I had all of the normal preconceptions of therapy beforehand. I thought it would help me understand myself and my world in a more wholesome way; it would help me build resiliency as I was struggling with post-natal depression; it would be somewhere I could vent all of my truths and they be held as real and valid. And this has been the case.
Though what I wasn't expecting, was to feel so much more wholesome, so much more grounded and real, that my pain and my fear became as present as my pleasure. I have so many moments in my days now, where I gaze at my son as he watches ants crossing a paving stone and I can physically feel the euphoria gush through my cells. Where I hug my partner and sink into his beautiful soul, like a pillow and think 'magic'. So many present, sensational moments that I used to miss, time after time after time. And simultaneously, I feel the pain and the fear of realisations like, my parents aren't going to live forever. My chest tightens like a giant hand has scrunched my lungs and stomach in one, sharp grasp.

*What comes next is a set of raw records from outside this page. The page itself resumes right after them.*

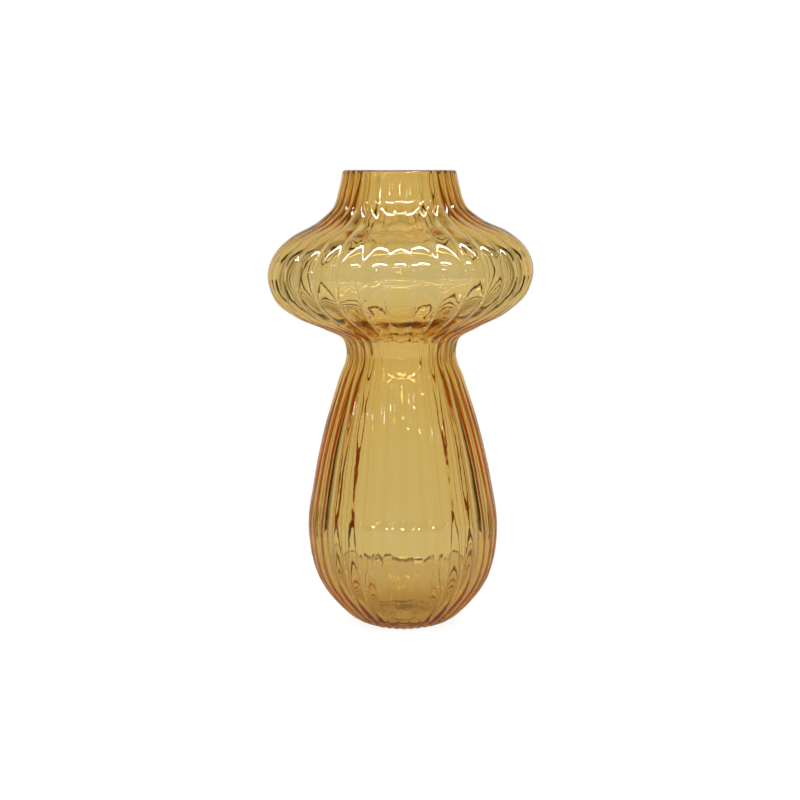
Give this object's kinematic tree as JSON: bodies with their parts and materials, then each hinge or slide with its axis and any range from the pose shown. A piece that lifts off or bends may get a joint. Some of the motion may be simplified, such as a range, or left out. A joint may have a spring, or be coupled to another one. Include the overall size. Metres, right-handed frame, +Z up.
{
  "type": "ribbed glass vase",
  "caption": "Mushroom-shaped ribbed vase in clear amber glass, with a wide short mouth, a flattened bulb, a narrow waist and a pear-shaped body.",
  "frame": {"origin": "centre of the foot, on the surface that the vase stands on", "axes": "+Z up the vase's axis, from the foot to the mouth; +X and +Y are any two square directions, with a rib crest on +X"},
  "size_m": [0.1454, 0.1454, 0.25],
  "materials": {
    "amber_glass": "fire-polished mould-blown amber glass, clear and glossy"
  },
  "bodies": {
    "root": {"glass_vase": "amber_glass"}
  },
  "joints": []
}
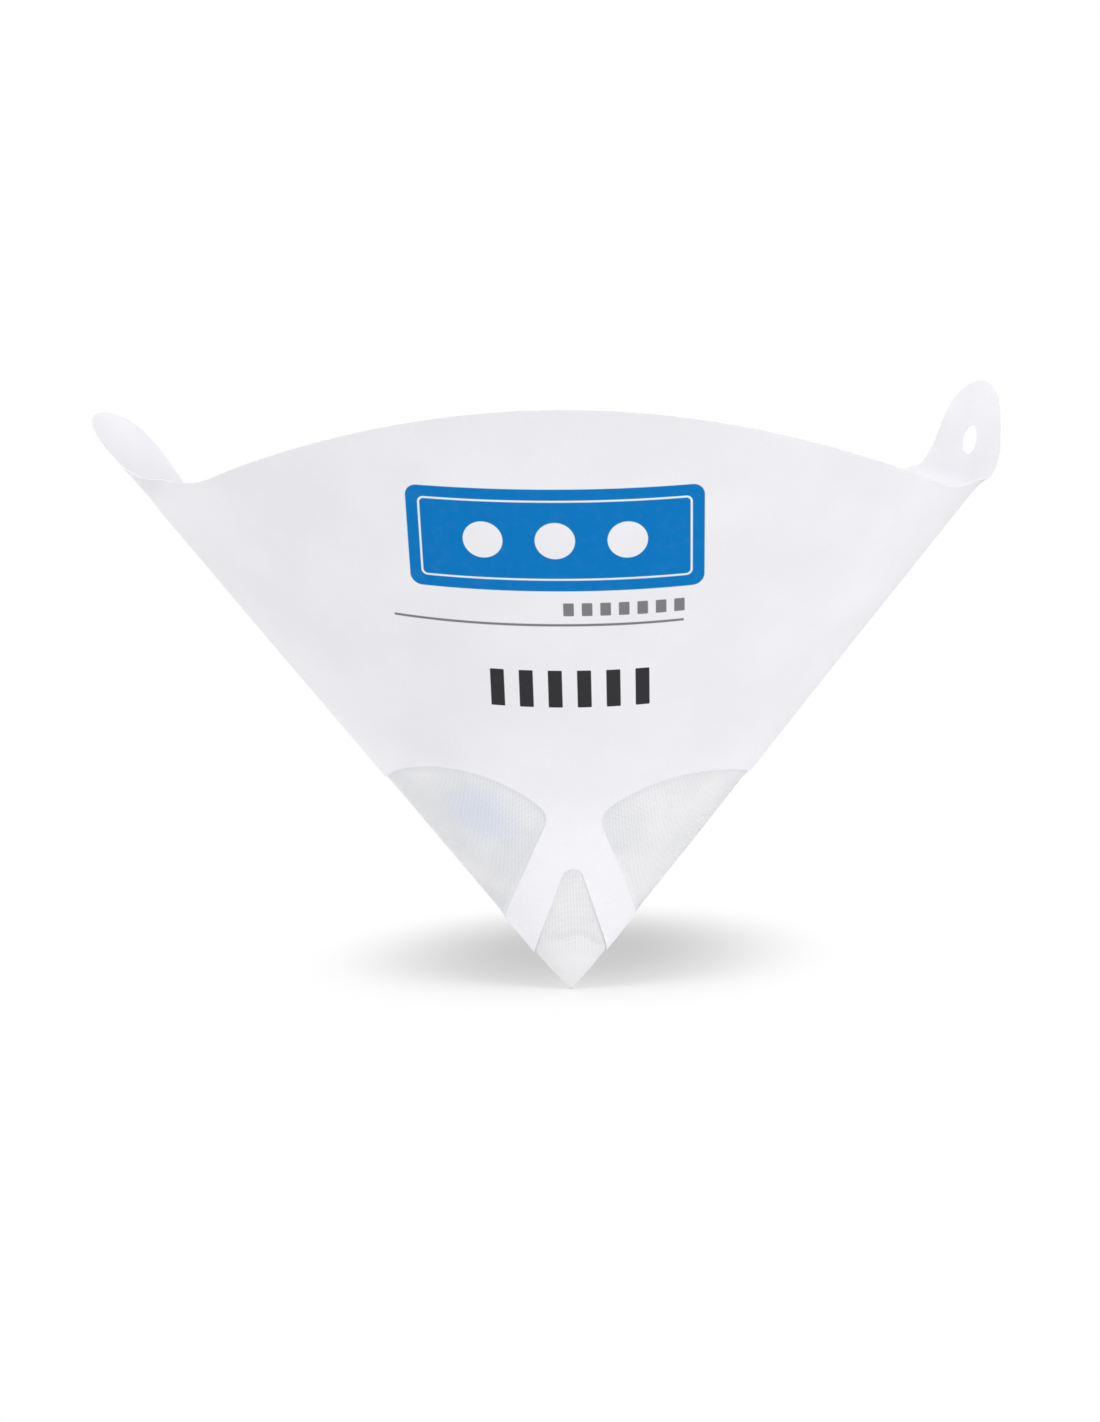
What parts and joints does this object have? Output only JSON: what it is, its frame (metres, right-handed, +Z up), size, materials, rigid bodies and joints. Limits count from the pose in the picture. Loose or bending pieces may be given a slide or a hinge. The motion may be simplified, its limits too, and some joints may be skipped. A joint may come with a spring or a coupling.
{
  "type": "paint strainer",
  "caption": "Disposable cone strainer for paint: a paper cone glued along a lap seam, with side windows, an arched lower edge, rim ears and a cone of fine nylon mesh closing the tip.",
  "frame": {"origin": "the tip of the mesh cone, where the opened strainer touches the floor", "axes": "+Z up along the cone's axis towards the rim, +X towards the punched ear, -Y towards the printed front, +Y towards the lap seam"},
  "size_m": [0.2106, 0.1392, 0.1417],
  "materials": {
    "paper": "uncoated white paper board, matt",
    "nylon_mesh": "fine translucent white nylon weave"
  },
  "bodies": {
    "root": {"paper_cone": "paper", "mesh_filter": "nylon_mesh"}
  },
  "joints": []
}
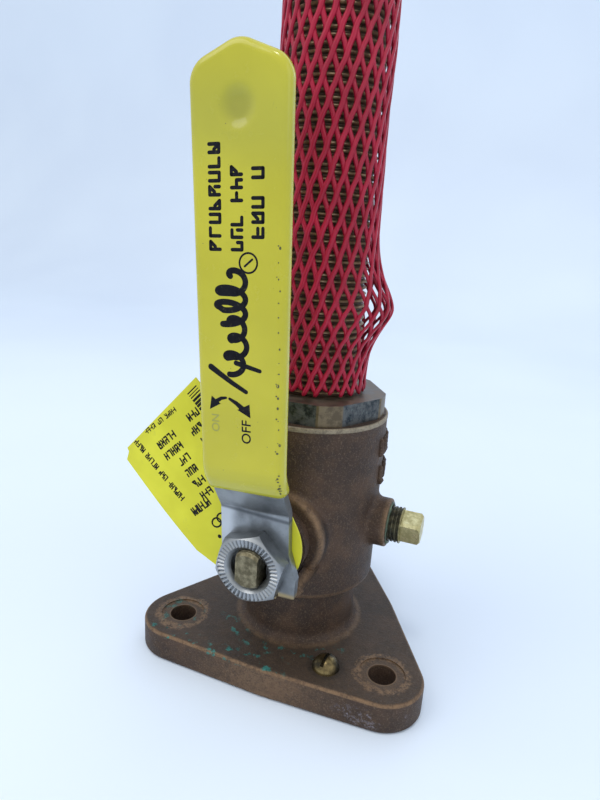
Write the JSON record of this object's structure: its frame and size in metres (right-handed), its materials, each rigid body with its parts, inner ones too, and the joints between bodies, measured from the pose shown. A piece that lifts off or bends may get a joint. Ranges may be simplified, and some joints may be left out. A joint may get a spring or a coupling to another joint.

And perhaps, as a Psychotherapist in training myself, my journey has been fast-tracked. I am not only learning what my own cognitive and embodied processes are in therapy, but I am also on the road to understanding them in conceptual way. For example, I know, that my inherent itch to attend to another person's needs above my own is a creative adjustment I made as a child to ensure attachment to my primary caregiver. I now know why this manifested, but more importantly, I recognise how it feels in my body. And how could I possibly hold my future clients safe, without this multi-faceted knowing? This is a whole integration process.
With increased exploration of self in the therapy journey, comes an integration of pieces of us that we may have lost contact with. Once we start meeting these lost parts of our whole self and we begin to explore them physically (how the body holds them), mentally and emotionally; the nuances start to appear. The pleasure and the magic; and the fear, sorrow and rage. The thing is, you cannot start to release the mute button and choose what becomes more illuminated. You either live your life slightly overcast and functional; or you push that a-jar door open and let the joy-and-pain of life flood in, like rapids at a waterpark, interweaving together in dancing waves.
I used to hear those cliches of 'Life is short' and think 'Indeed'; yet moments later, I'm lost again in my usual narrative. But through time, it becomes very hard to get lost when you begin to know your whole self. You cannot get lost at home.
Psychotherapy is as pleasurable as it is petrifying. And my bias wants to ensure that it's a requisition for all of us. But I am still curious, still wholesome-in-mind. And I wonder, what do you think? Is it best to 'keep the sound down', to snorkel at the surface? Or to free dive to the depths of those unfeigned waves?